-- DIRECTIONS FOR THIS TASK --
Each line from the one containing "for name, shape" through the one containing "point = shown.matrix_world" is to be retyped exactly, both end lines included, and all other lines left out.
═══
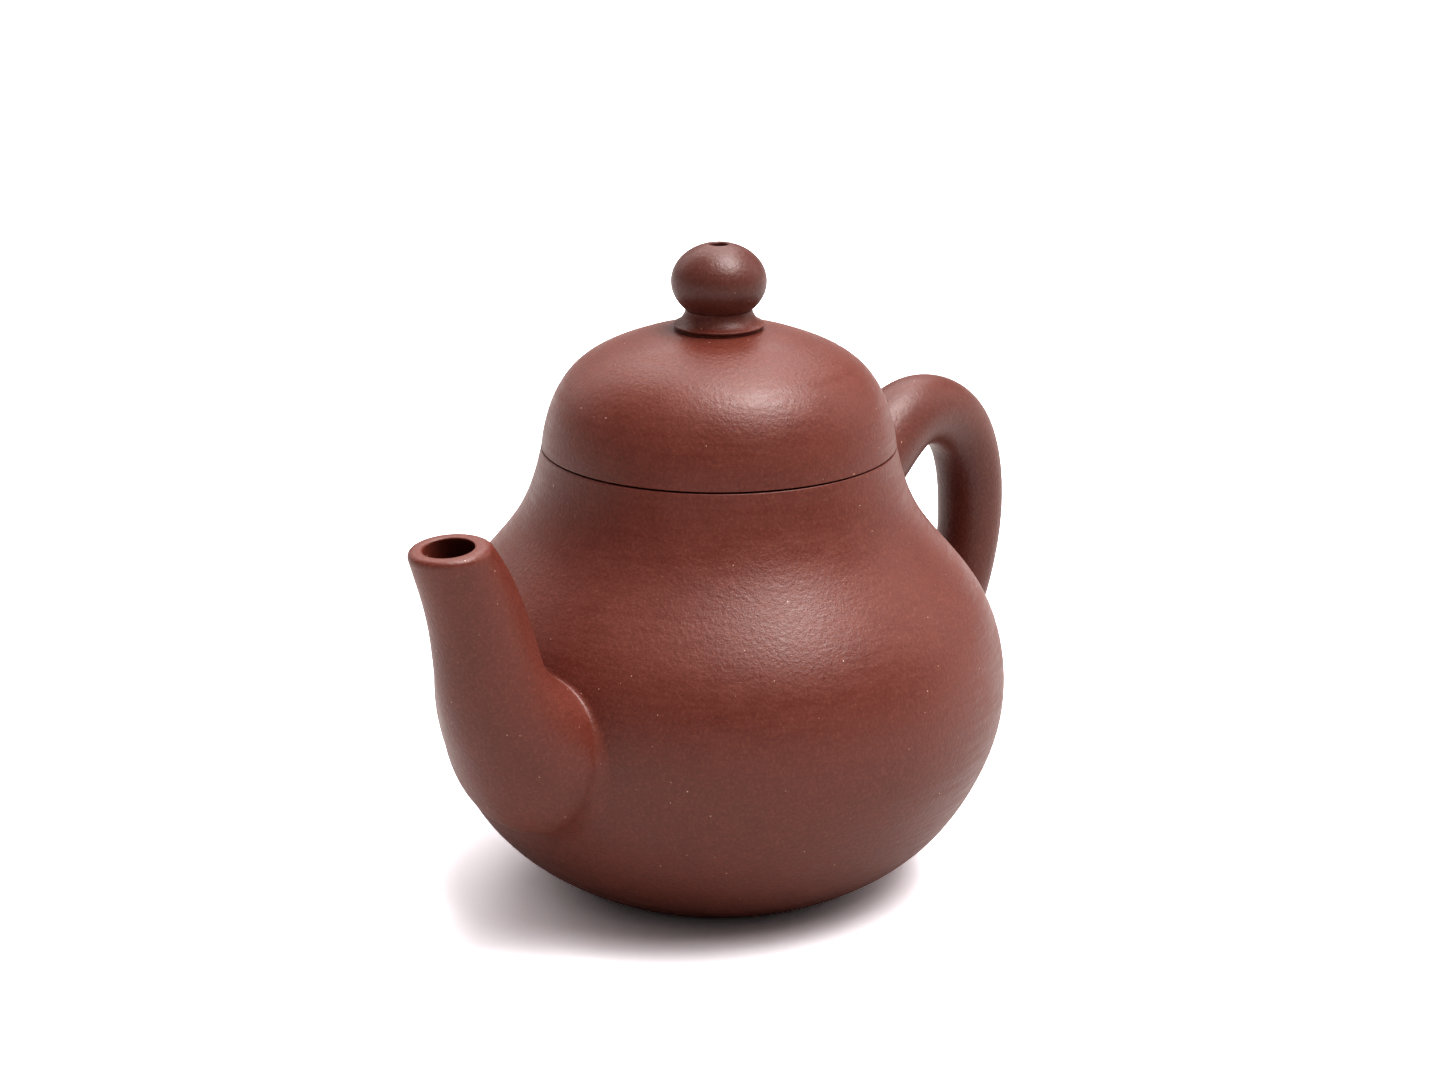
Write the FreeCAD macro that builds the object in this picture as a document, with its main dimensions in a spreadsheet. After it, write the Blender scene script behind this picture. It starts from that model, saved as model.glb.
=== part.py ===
import FreeCAD, Part
import math
import os
import Sketcher

# Yixing clay teapot: a hand-built pot with a bulbous spout, an ear-shaped handle and a lid that
# lifts off.
# Frame: origin at the centre of the flat base, +Z up, the spout towards -X, the handle to +X.
# All sizes are in millimetres.

# ---------------------------------------------------------------- driving dimensions

SIZES = {
    # outside of the pot
    "seam_height": 51.2,
    "seam_radius": 20.0,
    "foot_radius": 15.0,
    "edge_round": 0.3,
    # hollow of the pot: a straight mouth, then a curve down to the floor
    "mouth_radius": 17.4,
    "mouth_clear": 54.0,
    "throat_height": 47.4,
    "flare_height": 46.9,
    "floor_radius": 14.5,
    "floor": 2.5,
    "neck_split": 40.0,
    # lid
    "apex_height": 64.8,
    "plate_top": 53.6,
    "dome_radius": 17.1,
    "dome_height": 62.4,
    "flange_outer": 17.1,
    "flange_inner": 15.1,
    "flange_depth": 8.0,
    "flange_ease": 0.5,
    "vent_radius": 0.95,
    # knob
    "knob_radius": 5.37,
    "knob_half_height": 4.53,
    "knob_centre": 69.9,
    "knob_seat": 66.3,
    "collar_bury": 63.0,
    "vent_round": 0.45,
    # spout
    "spout_wall": 2.1,
    "lip_wall": 1.75,
    "lip_round": 0.85,
    "bore_round": 0.3,
    "inlet_radius": 5.6,
    "inlet_height": 23.9,
    "inlet_reach": 5.0,
    # strainer behind the spout
    "strainer_radius": 7.2,
    "strainer_wall": 1.2,
    "strainer_seat": 29.9,
    "strainer_hole": 0.75,
    "strainer_start": 4.3,
    # slip in the joints
    "bead": 0.8,
    "slip_split": 28.0,
}

# Control points of the outlines between their ends, as (name, radius, height above the base).
WALL_POLES = (
    ("neck", 21.1, 45.5),
    ("throat", 24.4, 40.5),
    ("shoulder", 31.0, 33.8),
    ("belly", 33.25, 24.2),
    ("hip", 31.5, 14.1),
    ("heel", 24.1, 3.7),
)

HOLLOW_POLES = (
    ("neck", 23.1, 37.8),
    ("shoulder", 28.6, 33.0),
    ("belly", 30.8, 23.8),
    ("hip", 28.9, 15.0),
    ("heel", 22.6, 5.9),
)

LID_POLES = (
    ("side", 19.57, 54.7),
    ("brow", 17.4, 60.5),
    ("crown", 10.45, 63.3),
    ("top", 6.2, 64.8),
)

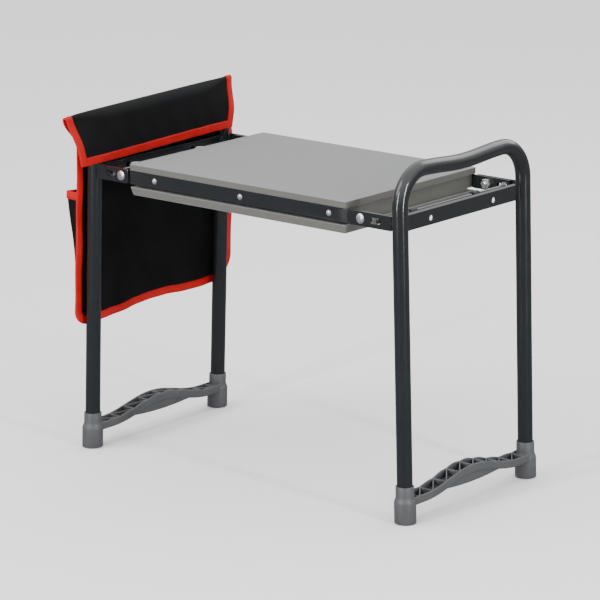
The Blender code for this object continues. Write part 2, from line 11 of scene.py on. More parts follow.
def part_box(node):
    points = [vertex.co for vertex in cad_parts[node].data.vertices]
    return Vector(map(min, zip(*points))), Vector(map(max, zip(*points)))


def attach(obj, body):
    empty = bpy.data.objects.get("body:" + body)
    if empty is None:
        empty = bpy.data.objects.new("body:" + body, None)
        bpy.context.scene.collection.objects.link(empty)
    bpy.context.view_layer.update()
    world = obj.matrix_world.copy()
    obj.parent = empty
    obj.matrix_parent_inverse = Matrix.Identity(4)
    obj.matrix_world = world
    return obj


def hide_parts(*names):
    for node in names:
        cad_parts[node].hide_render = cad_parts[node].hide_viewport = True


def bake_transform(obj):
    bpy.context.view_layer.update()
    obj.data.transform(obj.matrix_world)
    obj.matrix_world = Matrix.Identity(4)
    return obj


bl_info = {
    "name": "Garden kneeler",
    "version": (1, 0, 0),
    "blender": (4, 5, 0),
    "location": "3D View > Sidebar > Kneeler",
    "description": "Makes the visible pieces of a folding garden kneeler seat round its frame",
    "category": "Object",
}

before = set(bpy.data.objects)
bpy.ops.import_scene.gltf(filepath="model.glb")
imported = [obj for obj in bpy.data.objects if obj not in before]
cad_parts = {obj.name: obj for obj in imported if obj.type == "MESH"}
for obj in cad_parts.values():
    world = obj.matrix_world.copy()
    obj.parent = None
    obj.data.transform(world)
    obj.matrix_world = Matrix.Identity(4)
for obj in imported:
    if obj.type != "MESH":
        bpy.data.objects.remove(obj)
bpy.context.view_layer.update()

# The middle of the four feet, which the frames and the seat are set out from
FEET = [np.array(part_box(f"{end}_foot_bar")) for end in ("left", "right")]
MIDDLE = np.array(
    [(FEET[0][0, 0] + FEET[1][1, 0]) / 2, (FEET[0][0, 1] + FEET[0][1, 1]) / 2, 0.0]
)
SIDES = (("left", -1), ("right", 1))
FACES = (("front", -1), ("back", 1))
LEAN = 0.030  # how far the legs lean in, for each metre of height


def box(node):
    """A CAD node's lowest and highest corners, from the middle of the feet."""
    return np.array(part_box(node)) - MIDDLE


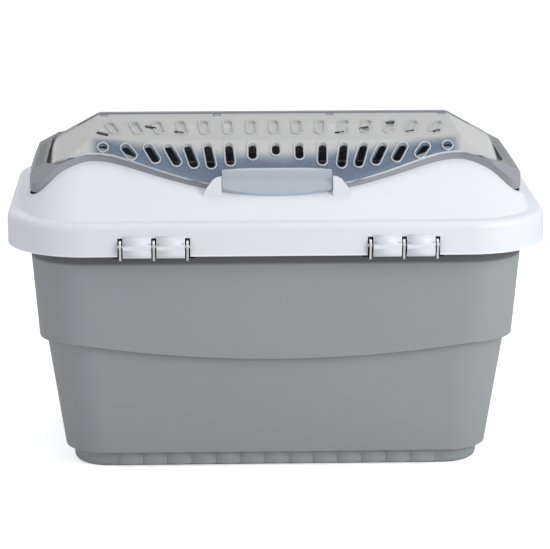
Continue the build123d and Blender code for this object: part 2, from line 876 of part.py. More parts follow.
def hinge_ear(x):
    """One ear: a thin plate that reaches out from the tub's wall to the hinge line."""
    tip = hinge_axis_y - ear_radius
    outline = Polyline(
        (tip + 0.05, hinge_axis_z - 0.6),
        (tip + ear_chamfer, ear_foot + 1.2),
        (tip + ear_chamfer + 1.8, ear_foot),
        (-catch_back, ear_foot),
        (-catch_back, hinge_axis_z + 2),
        (hinge_axis_y, hinge_axis_z + ear_radius - 0.05),
        close=True,
    )
    half = ear_thickness / 2
    arm = Pos(x, 0, 0) * extrude_x(Plane.YZ * make_face(outline), half)
    return arm + cylinder_x(x - half, x + half, hinge_axis_y, hinge_axis_z, ear_radius)


def hinge_bracket(s, tub):
    """Bracket with three ears on the front wall of the tub."""
    x0 = s * (ear_places[0] - bracket_end)
    x1 = s * (ear_places[2] + bracket_end)
    bracket = box_between(x0, x1, -bracket_face, -bracket_back, bracket_bottom, bracket_top)
    for place in ear_places:
        bracket = bracket + hinge_ear(s * place)
    bracket = bracket - tub
    bracket = bracket - cylinder_x(x0 - s, x1 + s, hinge_axis_y, hinge_axis_z, hinge_pin_radius)
    for x in rivet_places(s):
        bracket = bracket - rivet_bar(x, rivet_radius, bracket_back - tub_wall, reach)
    return bracket


def rivet_places(s):
    """Rivets of one bracket, midway between its ears."""
    return [s * (a + b) / 2 for a, b in zip(ear_places, ear_places[1:])]


def rivet_bar(x, radius, y0, y1):
    """Round bar across the front wall between two distances from the middle line."""
    return Pos(x, -(y0 + y1) / 2, rivet_height) * Rot(90, 0, 0) * Cylinder(radius, y1 - y0)


def rivet(x, tub):
    """Rivet through the bracket plate and the tub wall, with a head on both faces."""
    shank = rivet_bar(x, rivet_radius, bracket_back + 2, bracket_face + 0.6)
    outer = rivet_bar(x, rivet_head, bracket_face, bracket_face + 1.4)
    inner = rivet_bar(x, rivet_head, bracket_back + 1.1, bracket_back + 3.1) - tub
    return shank + outer + inner


def hinge_pin(s):
    """Pin through the three ears and two barrels of one hinge."""
    x0 = s * (ear_places[0] - pin_overhang)
    x1 = s * (ear_places[2] + pin_overhang)
    return cylinder_x(x0, x1, hinge_axis_y, hinge_axis_z, hinge_pin_radius)


# The pieces

tub_block = tub_form(0, 0)
base = base_tub()
lid = lid_shell()
front_door = door(-1)
front_flap = flap(-1)
pieces = {
    "base_tub": base,
    "lid_shell": lid,
    "top_frame": top_frame(lid),
    "front_door": front_door,
    "rear_door": mirror(front_door, about=Plane.XZ),
    "front_latch": front_flap,
    "rear_latch": mirror(front_flap, about=Plane.XZ),
}
for front, word in ((-1, "front"), (1, "rear")):
    pieces[word + "_door_rod"] = rod(front)
    for s, hand in ((-1, "left"), (1, "right")):
        pieces[word + "_latch_pin_" + hand] = flap_pin(front, s)
for s, hand in ((-1, "left"), (1, "right")):
    pieces["hinge_bracket_" + hand] = hinge_bracket(s, tub_block)
    pieces["hinge_pin_" + hand] = hinge_pin(s)
    for x, spot in zip(rivet_places(s), ("inner", "outer")):
        pieces["hinge_rivet_" + hand + "_" + spot] = rivet(x, base)
    pieces["rear_clip_" + hand] = rear_clip(s * clip_places[1])
    pieces["clip_pin_" + hand] = clip_pin(s * clip_places[1])

for name, shape in pieces.items():
    export_step(shape, "parts/" + name + ".step")
    box = shape.bounding_box()
    print(name, len(shape.solids()), round(shape.volume), [round(v, 1) for v in (*box.min, *box.max)])
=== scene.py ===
# %% [markdown]
# # A small pet carrier
# The carrier comes from the packed model as a fixed frame: a deep grey tub, a white lid hinged along
# its front edge, a grey frame around the lid's opening and two clear doors with slots.
# This file gives each moulding its finish, adds the small pieces that solids leave out, and sets up
# a white studio around it. Loading the frame comes first, because every piece is placed by it.

# %% Load the frame
import math
import bpy
import bmesh
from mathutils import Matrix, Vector


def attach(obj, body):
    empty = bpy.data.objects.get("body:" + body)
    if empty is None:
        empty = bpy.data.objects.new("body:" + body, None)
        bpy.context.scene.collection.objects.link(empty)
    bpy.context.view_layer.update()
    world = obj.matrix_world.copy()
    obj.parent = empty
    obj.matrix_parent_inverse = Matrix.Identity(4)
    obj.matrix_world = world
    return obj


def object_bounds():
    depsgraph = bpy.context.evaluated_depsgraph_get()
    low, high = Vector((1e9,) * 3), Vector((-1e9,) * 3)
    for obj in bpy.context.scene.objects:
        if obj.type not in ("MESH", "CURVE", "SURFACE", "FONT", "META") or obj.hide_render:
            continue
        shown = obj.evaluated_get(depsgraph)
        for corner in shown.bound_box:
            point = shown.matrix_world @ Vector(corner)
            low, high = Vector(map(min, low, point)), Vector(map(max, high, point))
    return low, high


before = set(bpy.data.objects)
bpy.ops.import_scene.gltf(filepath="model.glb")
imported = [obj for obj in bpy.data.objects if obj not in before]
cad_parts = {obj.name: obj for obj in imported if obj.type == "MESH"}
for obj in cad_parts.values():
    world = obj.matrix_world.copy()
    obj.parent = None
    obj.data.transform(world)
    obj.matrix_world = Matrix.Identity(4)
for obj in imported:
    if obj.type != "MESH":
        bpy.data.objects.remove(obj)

cad_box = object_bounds()
scene = bpy.context.scene
print("box:", [[round(v, 4) for v in corner] for corner in cad_box])

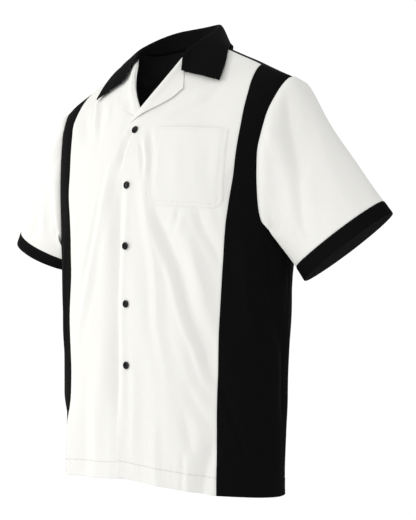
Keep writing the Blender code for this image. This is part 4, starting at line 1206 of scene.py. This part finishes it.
# %% Lapels
LAPEL_WALL = 0.0008
ROLL_RADIUS = 0.0017
for side in SIDES:
    t = spread(56, (0.0, (0.0, .01, .025)), (1.0, EDGE_STEPS))
    if side == "right":
        t = 0.16 + 0.84 * t
    s = spread(30, (0.0, (0.0, .02, .045, .08)), (1.0, EDGE_STEPS))
    fold = [curve(LAPEL["step"], LAPEL["fold_" + axis], t)[:, None] for axis in "xz"]
    edge = [curve(LAPEL["step"], LAPEL["edge_" + axis], t)[:, None] for axis in "xz"]
    x = fold[0] + (edge[0] - fold[0]) * s[None]
    z = fold[1] + (edge[1] - fold[1]) * s[None]
    share = share_of(x, z)
    normal = torso_normal(share, z, -1)
    base = torso(share, z, -1)
    width = np.hypot(edge[0] - fold[0], edge[1] - fold[1])
    from_fold, from_edge = s[None] * width, (1 - s[None]) * width
    rest = LAPEL_WALL + 0.00025
    puff = 0.0032 * ease(width / 0.03) * bell(from_fold - 0.008, 0.010)
    height = rest + puff - 0.00030 * bell(from_edge - 0.006, 0.0011)
    height = height + 0.0020 * bell(from_edge, 0.010) * ease((width - 0.006) / 0.016)
    height = height + drape(*on_side(side, base, normal))
    if side == "right":
        height = height - tuck(x)
    outer = base + normal * height[..., None]
    # the roll: nine more columns that go round the front's edge and under it
    outward = unit(outer[:, 0] - outer[:, 2])
    outward = unit(outward - normal[:, 0] * np.sum(outward * normal[:, 0], -1, keepdims=True))
    rolled, rolled_normal = [], []
    for angle in np.linspace(math.radians(125), math.radians(12), 9):
        way = outward * math.sin(angle) + normal[:, 0] * math.cos(angle)
        rolled.append(outer[:, 0] + (way - normal[:, 0]) * ROLL_RADIUS)
        rolled_normal.append(unit(way))
    outer = np.concatenate([np.stack(rolled, 1), outer], 1)
    normal = np.concatenate([np.stack(rolled_normal, 1), normal], 1)
    outer, normal = on_side(side, outer, normal)
    wall_of_cloth("lapel_cloth_" + side, outer, normal, LAPEL_WALL, WHITE, "lapel_" + side,
                  flip=(side == "right"))

# %% [markdown]
# ## Collar
# A bowling shirt has a one-piece convertible collar: it stands up from the
# neck seam, rolls over and lies down on the shoulders, ending in long points.
# Each column of the grid runs up the stand, over the roll and down the leaf.
# Where the leaf would sink into the shirt it is lifted to lie on top.

# %% Collar
under = [MADE[name] for name in ("back_panel", "white_front_left", "white_front_right", "side_inset_left",
                                 "side_inset_right", "lapel_cloth_left", "lapel_cloth_right")]
body_points = np.concatenate([piece["grid"].reshape(-1, 3) for piece in under])
body_normals = np.concatenate([piece["normal"].reshape(-1, 3) for piece in under])
high_up = body_points[:, 2] > -0.16
body_points, body_normals = body_points[high_up], body_normals[high_up]
tree = kdtree.KDTree(len(body_points))
for i, p in enumerate(body_points):
    tree.insert(Vector(p), i)
tree.balance()


def press(grid, clearance):
    """Lift points that come nearer to the shirt than the clearance."""
    out = grid.reshape(-1, 3).copy()
    clear = np.broadcast_to(clearance, grid.shape[:2]).reshape(-1)
    for i, p in enumerate(out):
        k = tree.find(Vector(p))[1]
        short = clear[i] - (p - body_points[k]).dot(body_normals[k])
        if short > 0 and clear[i] > 0:
            out[i] = p + body_normals[k] * short
    return out.reshape(grid.shape)


def relax(grid, passes):
    """Even out a grid without moving its borders."""
    grid = grid.copy()
    for _ in range(passes):
        around = grid[:-2, 1:-1] + grid[2:, 1:-1] + grid[1:-1, :-2] + grid[1:-1, 2:]
        grid[1:-1, 1:-1] = grid[1:-1, 1:-1] * 0.5 + 0.125 * around
    return grid


STATIONS = spread(64, (1.0, EDGE_STEPS))
UP_STAND = np.linspace(0, 0.96, 15)
DOWN_LEAF = spread(36, (1.0, (0.0, .008, .018, .032, .05, .075)), (0.0, (0.0, .02, .04)))
half = collar_grid(STATIONS, UP_STAND, DOWN_LEAF)
under_end = ease((STATIONS - 0.74) / 0.12)
leaf_lift = 0.0032 + 0.0020 * ease((STATIONS - 0.6) / 0.25)
lift = np.concatenate([np.repeat(0.0052 * under_end[None], len(UP_STAND), 0),
                       np.repeat(leaf_lift[None], len(DOWN_LEAF), 0)])
lift[len(UP_STAND)] *= 0.8
half = relax(press(half, lift), 6)
half = press(half, lift * 0.9)
half[:, 0, 0] = 0.0
grid = np.concatenate([mirror(half[:, :0:-1]), half], 1)
normal = grid_normal(grid)
up, down, start, end = edge_distances(grid)
border = np.minimum(np.minimum(start, end), down)
on_leaf = np.concatenate([np.zeros(len(UP_STAND)), ease(DOWN_LEAF / 0.15)])[:, None]
move = -0.00035 * bell(border - 0.006, 0.0011) * on_leaf
move = move + 0.0005 * bell(border - 0.0025, 0.002) * on_leaf
rng = np.random.default_rng(5)
for _ in range(9):
    turn, length = rng.uniform(0, math.pi), rng.uniform(0.03, 0.09)
    heading = np.array([math.cos(turn), math.sin(turn), rng.normal(0, .4)]) * 2 * math.pi / length
    move = move + 0.00028 * np.sin(grid @ heading + rng.uniform(0, 6)) * on_leaf
grid = grid + normal * move[..., None]
clear = 0.0012 * np.concatenate([np.zeros(len(UP_STAND)), ease((DOWN_LEAF - 0.32) / 0.15)])[:, None]
grid = relax(press(relax(press(grid, clear * 1.5), 8), clear), 4)
normal = grid_normal(grid)
wall_of_cloth("collar_leaf", grid + normal * DOUBLE, normal, DOUBLE, BLACK, "collar")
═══
-- RESULT BELOW --
for name, shape in pieces.items():
    export_step(shape, "parts/" + name + ".step")
    box = shape.bounding_box()
    print(name, len(shape.solids()), round(shape.volume), [round(v, 1) for v in (*box.min, *box.max)])
=== scene.py ===
# %% [markdown]
# # A small pet carrier
# The carrier comes from the packed model as a fixed frame: a deep grey tub, a white lid hinged along
# its front edge, a grey frame around the lid's opening and two clear doors with slots.
# This file gives each moulding its finish, adds the small pieces that solids leave out, and sets up
# a white studio around it. Loading the frame comes first, because every piece is placed by it.

# %% Load the frame
import math
import bpy
import bmesh
from mathutils import Matrix, Vector


def attach(obj, body):
    empty = bpy.data.objects.get("body:" + body)
    if empty is None:
        empty = bpy.data.objects.new("body:" + body, None)
        bpy.context.scene.collection.objects.link(empty)
    bpy.context.view_layer.update()
    world = obj.matrix_world.copy()
    obj.parent = empty
    obj.matrix_parent_inverse = Matrix.Identity(4)
    obj.matrix_world = world
    return obj


def object_bounds():
    depsgraph = bpy.context.evaluated_depsgraph_get()
    low, high = Vector((1e9,) * 3), Vector((-1e9,) * 3)
    for obj in bpy.context.scene.objects:
        if obj.type not in ("MESH", "CURVE", "SURFACE", "FONT", "META") or obj.hide_render:
            continue
        shown = obj.evaluated_get(depsgraph)
        for corner in shown.bound_box:
            point = shown.matrix_world @ Vector(corner)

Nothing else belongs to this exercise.